In the current market scenario, oil and energy stocks are regaining prominence, with oil prices extending their gains and Brent crude futures inching towards $90 per barrel.

Several factors are contributing to these gains. Firstly, geopolitical tensions, exemplified by Israel’s strike on Iran’s embassy in Syria, are fueling concerns of a broader conflict in the Middle East, thus adding upward pressure on oil prices. Secondly, the decision by OPEC+ ministers to maintain current output cuts in a recent meeting is also supporting oil prices by tightening supply.

However, Stephen Lee of Logan Capital Management suggests that expectations of strong economic growth in the U.S. and other regions are playing a significant role in driving oil prices higher. He emphasizes that oil demand is now more closely tied to economic growth rather than geopolitical conflicts.

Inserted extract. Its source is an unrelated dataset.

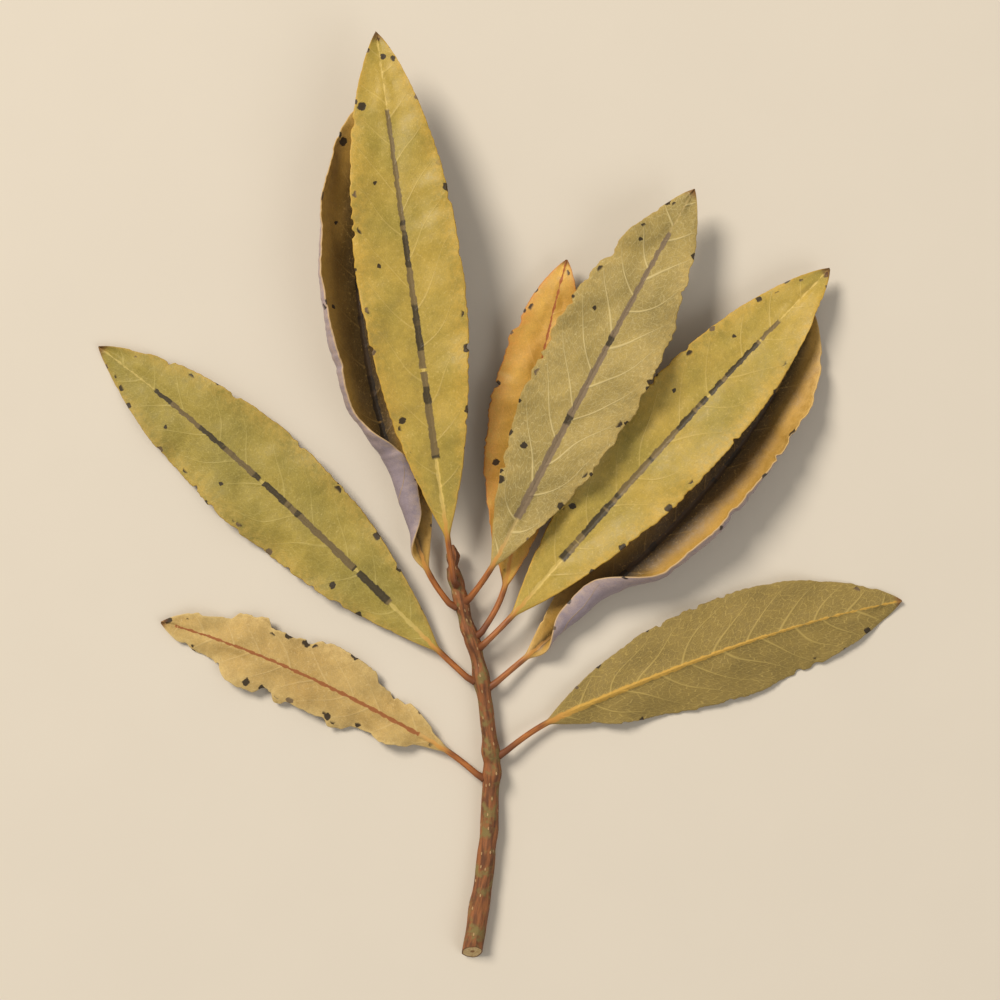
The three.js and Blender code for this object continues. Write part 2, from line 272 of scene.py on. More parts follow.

The rally in oil prices is positively impacting energy-sector stocks, with the S&P 500 energy sector recording its first record close since 2014. Energy stocks have outperformed other segments of the S&P 500 this week, indicating growing optimism in the sector.

Nicholas Colas of DataTrek Research notes a structural shift in the correlation between oil prices and energy stocks. While historically there hasn’t been a strong correlation between the two, recent market behavior suggests a tighter relationship. Colas suggests that energy stocks tend to perform well when oil prices are on a sustained upward trend, which seems to be the case currently.

Precious metals maintain their footing

Despite the potential for a stronger dollar and central banks tightening their monetary policies, precious metals are maintaining their resilience, driven by increasing physical demand.

Gold achieved its 12th record settlement of the year, while silver closed at its highest level in nearly three years.

Several factors are supporting precious metals:

  1. Safe-Haven Demand: Tensions in the Middle East and uncertainty about the Federal Reserve’s interest-rate cuts are fueling demand for safe-haven assets like gold and silver.
  2. Central Bank Purchases: Strong purchases of precious metals by central banks are bolstering the market.
  3. De-Dollarization Trend: The trend of reducing reliance on the U.S. dollar is also contributing to demand for precious metals.

Nanette Abuhoff Jacobson noted that while the macroeconomic environment supports gold, ongoing interest rate hikes have left some investors cautious, keeping them on the sidelines.

Bank of America Global Research observed a breakdown in the relationship between gold prices and physical bullion-backed ETFs, with declining assets under management in these vehicles. This suggests that retail investors are holding onto cash rather than investing in gold.

Correlation between dollar and commodities

The recent advance in gold and oil prices appears to have diverged from the usual inverse relationship with the U.S. dollar’s strength. Despite the U.S. dollar index reaching its highest level since November, both gold and oil prices have been on the rise. This deviation prompts investors to question whether there’s a shift in the relationship between the dollar and commodities.

Traditionally, gold and the U.S. dollar exhibit a negative correlation, where a strong dollar typically corresponds to weaker gold prices. However, this relationship has weakened recently, with both assets experiencing increased demand as safe-haven investments amid global economic and geopolitical uncertainties.

Similarly, oil also tends to have an inverse relationship with the U.S. dollar. Since oil is priced in dollars worldwide, a stronger dollar should theoretically lead to lower oil prices in dollar terms, as investors would need fewer dollars to purchase the same amount of oil.

The fact that gold and oil prices are rising despite the strength of the U.S. dollar suggests that other factors, such as supply constraints, geopolitical tensions, and investor sentiment, may be outweighing the usual impact of currency fluctuations on commodity prices. This divergence highlights the complex interplay of various factors in commodity markets and underscores the need for investors to carefully consider a range of factors beyond just currency movements when analyzing commodity price trends.